指导而非协助：基于LLM的多轮规划与分层提问实现苏格拉底式代码调试 (Instruct, Not Assist: LLM-based Multi-Turn Planning and Hierarchical Questioning for Socratic Code Debugging)

Socratic questioning is an effective teaching strategy, encouraging critical thinking and problem-solving. The conversational capabilities of large language models (LLMs) show great potential for providing scalable, real-time student guidance. However, current LLMs often give away solutions directly, making them ineffective instructors. We tackle this issue in the code debugging domain with TreeInstruct, an Instructor agent guided by a novel state space-based planning algorithm. TreeInstruct asks probing questions to help students independently identify and resolve errors. It estimates a student's conceptual and syntactical knowledge to dynamically construct a question tree based on their responses and current knowledge state, effectively addressing both independent and dependent mistakes concurrently in a multi-turn interaction setting.
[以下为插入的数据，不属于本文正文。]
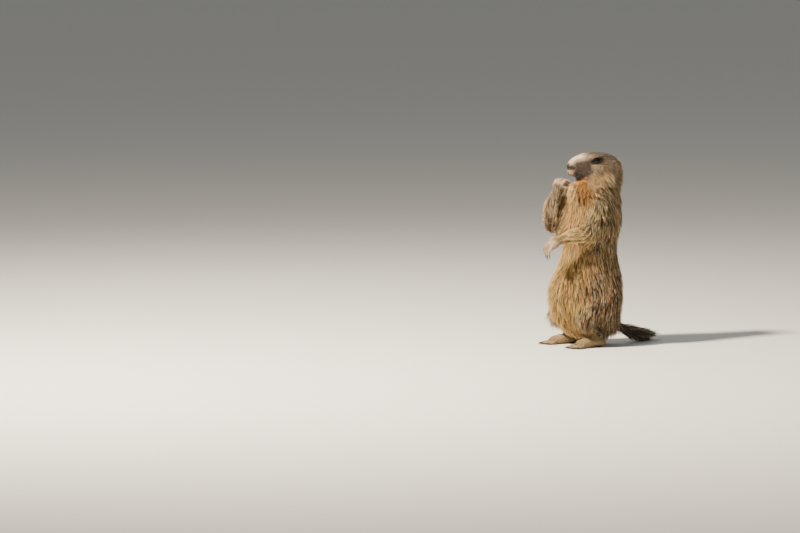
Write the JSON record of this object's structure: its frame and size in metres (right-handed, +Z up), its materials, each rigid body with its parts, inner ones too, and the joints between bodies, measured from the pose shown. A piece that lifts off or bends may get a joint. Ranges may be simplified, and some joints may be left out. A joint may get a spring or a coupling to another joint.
{
  "type": "alpine marmot",
  "caption": "Life-size alpine marmot in grizzled brown fur that stands upright on its hind feet, one hand raised to its mouth and the other forearm held level.",
  "frame": {"origin": "bottom centre of the bounding box, on the floor under the animal", "axes": "+Z up, the longest extent; the body faces -Y and its left side is +X; the head is turned a little to its right"},
  "size_m": [0.1678, 0.315, 0.4003],
  "materials": {
    "back_fur": "grizzled brown fur",
    "head_fur": "short grey-brown fur",
    "chest_fur": "orange-tan fur",
    "limb_fur": "straw and tan fur",
    "tail_fur": "dark brown bushy fur",
    "paw_skin": "thinly haired hands and feet",
    "eye": "glossy black",
    "nose": "dark, slightly moist skin",
    "claw": "smooth dark horn"
  },
  "bodies": {
    "root": {"eye_left": "eye", "eye_right": "eye", "nose": "nose", "claw_hand_left_1": "claw", "claw_hand_left_2": "claw", "claw_hand_left_3": "claw", "claw_hand_left_4": "claw", "claw_hand_right_1": "claw", "claw_hand_right_2": "claw", "claw_hand_right_3": "claw", "claw_hand_right_4": "claw", "claw_foot_left_1": "claw", "claw_foot_left_2": "claw", "claw_foot_left_3": "claw", "claw_foot_left_4": "claw", "claw_foot_left_5": "claw", "claw_foot_right_1": "claw", "claw_foot_right_2": "claw", "claw_foot_right_3": "claw", "claw_foot_right_4": "claw", "claw_foot_right_5": "claw", "head": "head_fur", "ear_left": "head_fur", "ear_right": "head_fur", "neck": "chest_fur", "trunk": "back_fur", "tail": "tail_fur", "hand_left": "paw_skin", "foot_left": "paw_skin", "forearm_left": "limb_fur", "upper_arm_left": "limb_fur", "thigh_left": "back_fur", "shank_left": "limb_fur", "hand_right": "paw_skin", "foot_right": "paw_skin", "forearm_right": "limb_fur", "upper_arm_right": "limb_fur", "thigh_right": "back_fur", "shank_right": "limb_fur"}
  },
  "joints": []
}
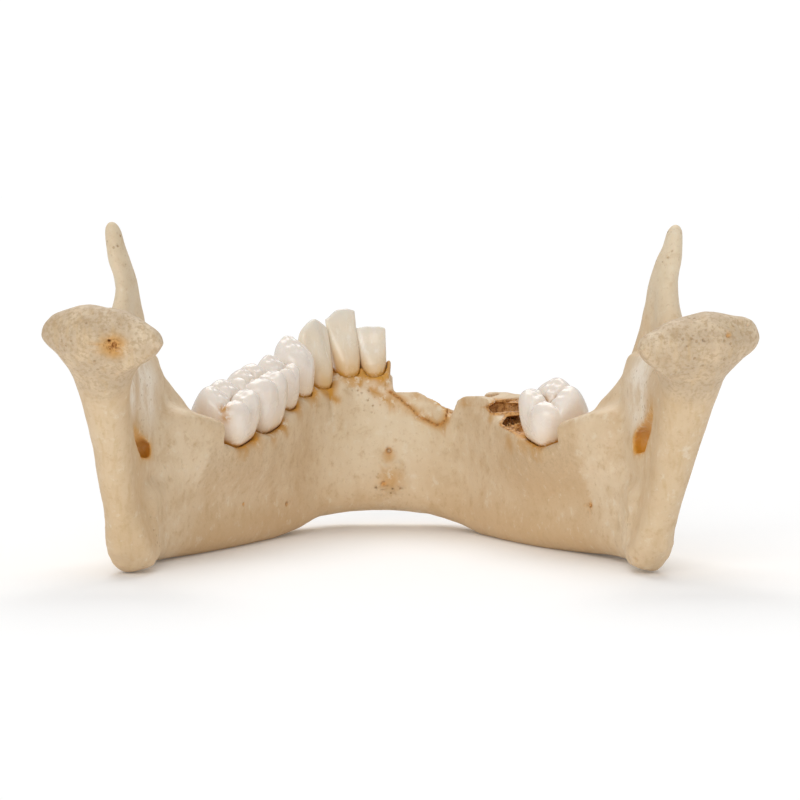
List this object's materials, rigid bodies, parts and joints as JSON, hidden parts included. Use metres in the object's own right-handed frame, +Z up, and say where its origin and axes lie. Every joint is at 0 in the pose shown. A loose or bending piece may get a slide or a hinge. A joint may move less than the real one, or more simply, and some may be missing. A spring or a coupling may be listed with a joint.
{
  "type": "human jawbone",
  "caption": "Lower jaw of a young adult with both condyles and coronoids, worn tooth sockets and the teeth that are left, lying as on a museum shelf.",
  "frame": {"origin": "centre of the bounding box at the table level that the jaw lies on", "axes": "+Z up from the table, +Y towards the chin, +X towards the jaw's right side"},
  "size_m": [0.1156, 0.1076, 0.0589],
  "materials": {
    "bone": "dry cream bone, matt to silky, rust-brown stains in the pits and along the tooth row",
    "enamel": "smooth glossy enamel, pinkish white, yellow-brown at the necks"
  },
  "bodies": {
    "root": {"jawbone": "bone", "left_central_incisor": "enamel", "left_lateral_incisor": "enamel", "left_canine": "enamel", "left_first_premolar": "enamel", "left_second_premolar": "enamel", "left_first_molar": "enamel", "left_second_molar": "enamel", "right_second_molar": "enamel"}
  },
  "joints": []
}
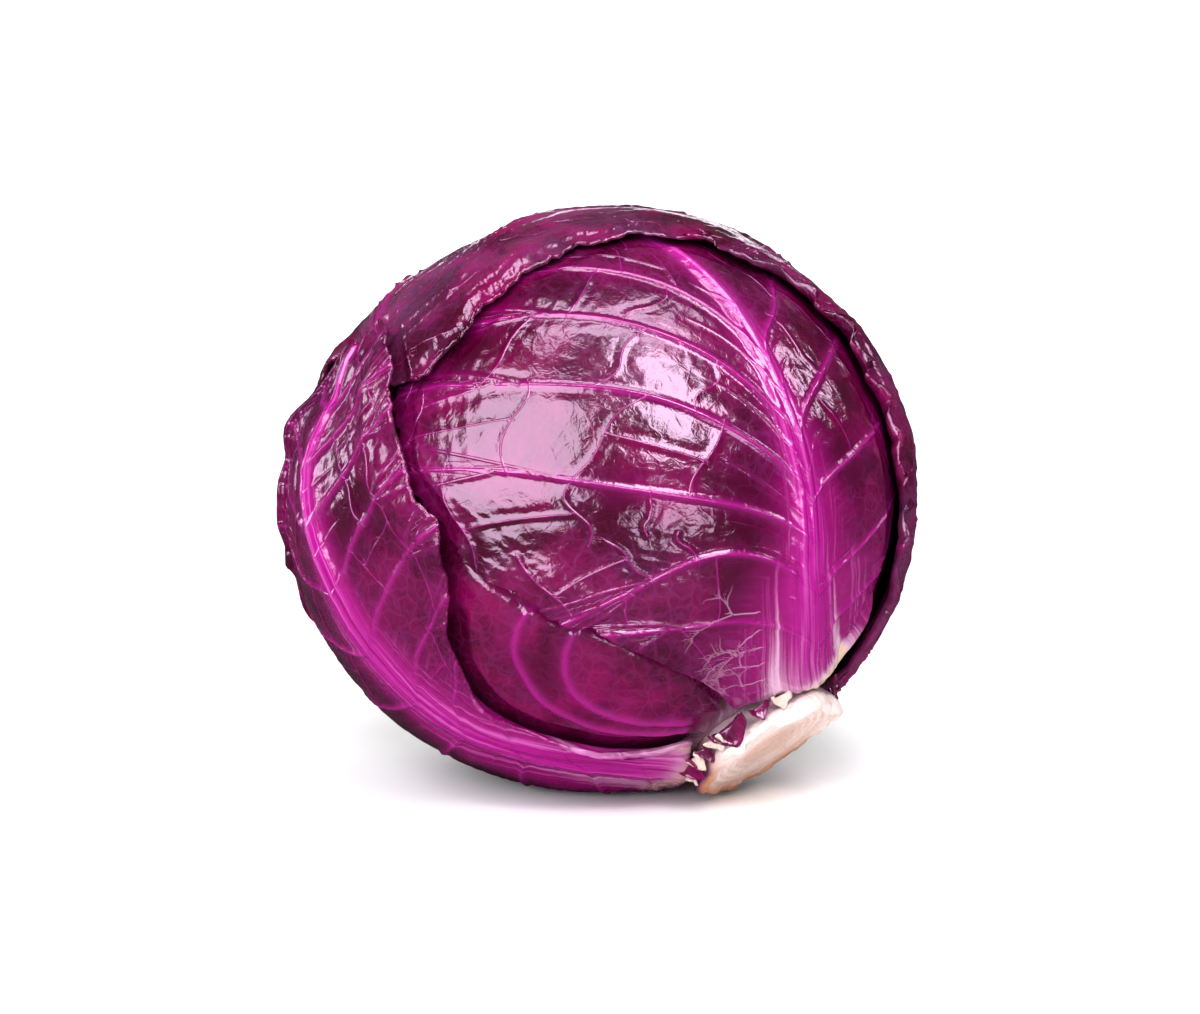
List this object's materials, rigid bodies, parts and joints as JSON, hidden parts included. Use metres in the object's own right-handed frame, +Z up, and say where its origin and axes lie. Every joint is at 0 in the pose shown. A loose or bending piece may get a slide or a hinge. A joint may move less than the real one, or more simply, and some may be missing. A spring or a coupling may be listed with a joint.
{
  "type": "cabbage head",
  "caption": "Red cabbage head lying on its side, with waved wrapper leaves, raised ribs and branching veins, and a pale cut stem.",
  "frame": {"origin": "on the resting surface, under the middle of the head's bounding box", "axes": "+Z up; +X to the right of somebody who faces the front leaf and looks along +Y; the cut stem points forward (-Y), right (+X) and down"},
  "size_m": [0.1608, 0.1446, 0.1434],
  "materials": {
    "inner_leaf": "satin leaf, deep magenta with lighter arching veins",
    "leaf_under": "satin leaf, dark purple",
    "leaf_front": "glossy waxy leaf, magenta with bright ribs that turn white at the base",
    "leaf_back": "glossy waxy leaf, dark purple with a greyish bloom near the edges",
    "leaf_side": "glossy waxy leaf, dark magenta with a bright rib",
    "stem_flesh": "matt cut flesh, cream with white stalk bases and an orange-brown lower rim"
  },
  "bodies": {
    "root": {"head": "inner_leaf", "wrapper_leaf_under": "leaf_under", "wrapper_leaf_front": "leaf_front", "wrapper_leaf_back": "leaf_back", "wrapper_leaf_side": "leaf_side", "stem": "stem_flesh"}
  },
  "joints": []
}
In addition to using an existing single-bug debugging benchmark, we construct a more challenging multi-bug dataset of 150 coding problems, incorrect solutions, and bug fixes -- all carefully constructed and annotated by experts. Extensive evaluation shows TreeInstruct's state-of-the-art performance on both datasets, proving it to be a more effective instructor than baselines. Furthermore, a real-world case study with five students of varying skill levels further demonstrates TreeInstruct's ability to guide students to debug their code efficiently with minimal turns and highly Socratic questioning.

翻译：苏格拉底式提问是一种有效的教学策略，能够促进学生批判性思维和问题解决能力的发展。大型语言模型（LLM）的对话能力为提供可扩展、实时的学生指导展现了巨大潜力。然而，当前LLM往往直接给出解决方案，使其难以成为有效的教学指导者。我们在代码调试领域针对此问题提出了TreeInstruct，这是一个由新颖的基于状态空间的规划算法引导的指导型智能体。TreeInstruct通过提出探究性问题，帮助学生独立识别并修正错误。它通过评估学生的概念性知识与语法知识，依据其回答与当前知识状态动态构建问题树，从而在多轮交互场景中有效同时处理独立错误与关联错误。除了使用现有的单错误调试基准外，我们还构建了一个更具挑战性的多错误数据集，包含150个由专家精心构建与标注的编程问题、错误解决方案及错误修复方案。大量实验评估表明，TreeInstruct在两个数据集上均取得了最先进的性能，验证了其相较于基线模型更具效能的指导能力。此外，一项涵盖五名不同技能水平学生的真实案例研究进一步证明，TreeInstruct能够以最少的交互轮次和高度苏格拉底式的提问，有效指导学生高效调试其代码。